Libre au penseur solitaire et irresponsable à qui le monde n’appartient que comme sujet d’étude de déchiffrer dans tel coin obscur de l’édifice humain un impérieux ’Aνάγκη et de prononcer l’arrêt péremptoire : ceci tuera cela, libre encore à l’historien « sans haine, sans sympathie, » d’embrasser d’un regard impassible une longue suite de générations, et d’en déplorer les stériles labeurs ; mais les gouvernemens n’ont ni les loisirs, ni la vocation de ces spéculatives besognes.

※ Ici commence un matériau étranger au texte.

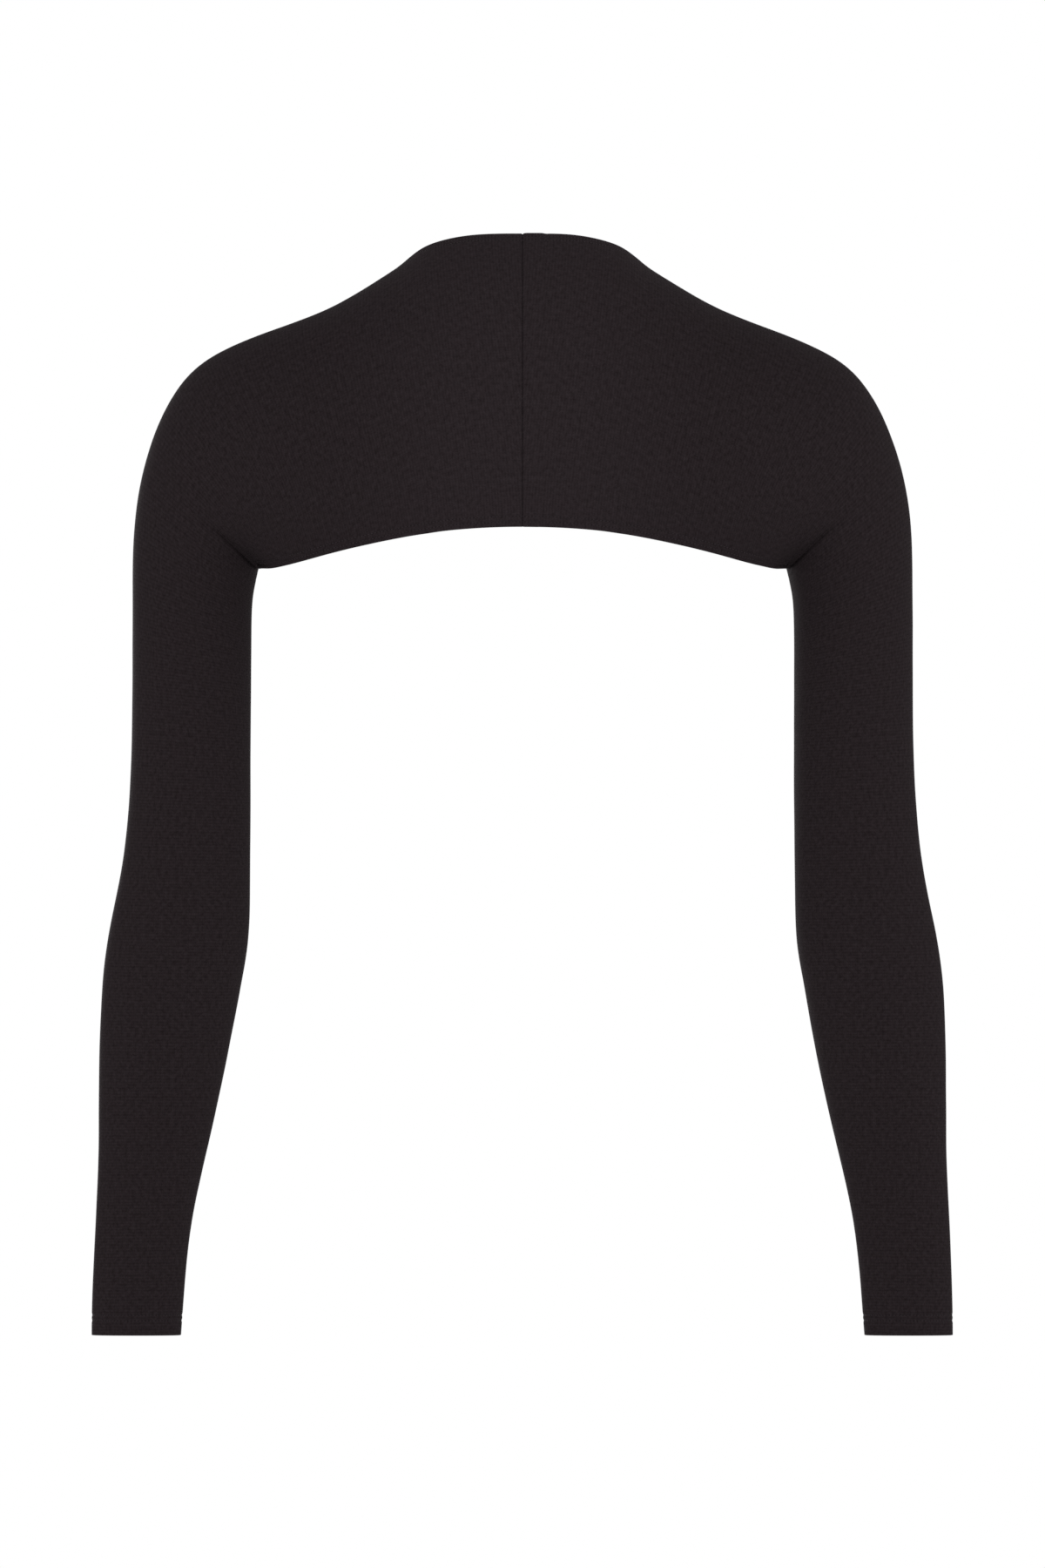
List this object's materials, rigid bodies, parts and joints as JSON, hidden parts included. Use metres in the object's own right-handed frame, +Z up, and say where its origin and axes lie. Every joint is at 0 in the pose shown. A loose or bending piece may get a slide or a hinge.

Les gouvernemens ne font ni de la philosophie de l’histoire, ni des traités d’éthique ; ils font la besogne du jour, ils parent aux nécessités courantes, ils combattent le combat de la vie, pour emprunter une expression à une science très en vogue de nos jours : les guerres pour une idée ne leur portent point bonheur, une expérience récente ne l’a que trop prouvé, hélas ! Lord Londonderry écrivait en 1821 au sujet de l’insurrection de la Grèce : « Les hommes d’état ne sont appelés qu’à sauvegarder les intérêts qui leur sont confiés immédiatement, et ils ne doivent pas mettre en péril l’existence de la génération actuelle en voulant assurer, par leurs calculs, le bonheur de la postérité[1]. » Le mérite de devancer son époque et d’anticiper sur l’avenir est un mérite bien contestable en somme, alors même qu’il n’est revendiqué que par le simple citoyen, dans la simple sphère de la vie individuelle, car il s’agit avant tout de suffire au présent, et de remplir pleinement les devoirs déjà si difficiles qu’imposent à chacun de nous son temps et son milieu ; mais une pareille ambition deviendrait une folie criminelle chez les gouvernemens qui ont charge des intérêts si délicats et si compliqués des nations. « Je sais très bien, disait le grand citoyen et le grand politique François Deak, je sais très bien ce que je ferai aujourd’hui, et à peu près ce que je ferai demain ; le surlendemain regarde le bon Dieu ; » parole admirable et qui sous une forme familière trace si nettement aux hommes d’état leur devoir d’enlever au hasard tout ce qu’il est possible de lui enlever dans les événemens présens et pressans, et de laisser à la Providence, dans les horizons lointains, la grande marge qu’elle sait bien prendre d’elle-même, et en dépit de nos présomptueuses combinaisons ! .. Laisser précisément à la Providence le soin de mûrir son œuvre, — la formation d’un nouvel

  1. Dépêche de lord Londonderry au chevalier Bagot, 28 octobre 1821.